Ultimately I'm saying there's no need to build a massive company for the side effects - material wealth, political influence, financial independence. Don't spend all of your time and energy working on something for its side effects.


   9 out of 10 startups fail. While these odds are better than many other paths to wealth ...
That presupposes that a successful startup results in (the founders at least) becoming wealthy. That's a real stretch - unless you define it as "success". In that case, 10% is way, way too high.

If wealth is what you primarily want, you're probably in the wrong game anyway - and much more likely to fail than someone who wants to solve a problem.


"9 out of 10 startups fail"

I don't expect accuracy on this statistic, but everytime I hear it I wonder how many of those were prepared to run any sort of business.

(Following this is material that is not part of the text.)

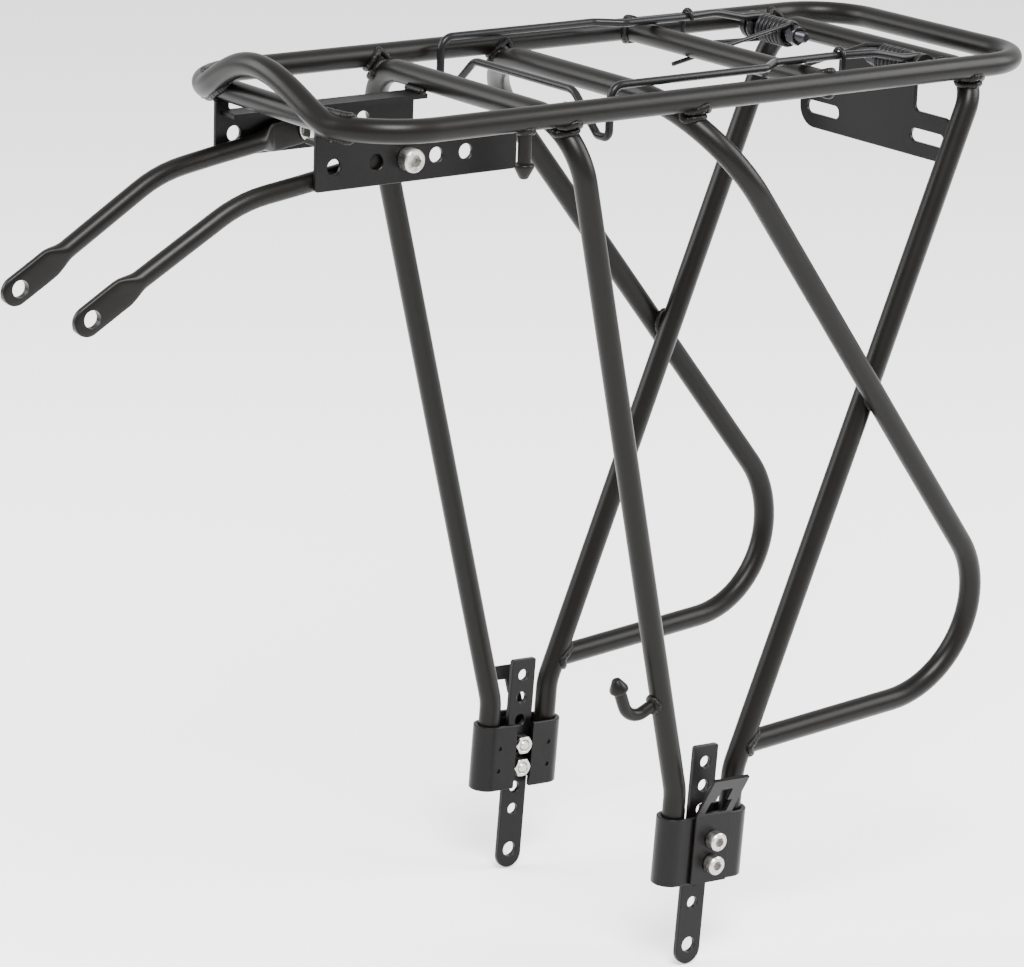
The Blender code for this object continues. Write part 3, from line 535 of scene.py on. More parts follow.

Execution matters, but aside from that, perhaps the hypothesis many of them were validating was not sound at all. I realise most of these concepts, especially what constitutes an insane hypothesis is in the eye of the beholder, but it's definitely relevant if one seeks to use the "9/10 startups fail" as a measure of risk.


People need to work in industries they enjoy, but, yes, everyone should have a good understanding of the labor market (salaries, demand). Re-location should be an option too. Lower salaries in a low-cost region might work out.


"Money doesn't make you happy. I now have $50 million but I was just as happy when I had $48 million."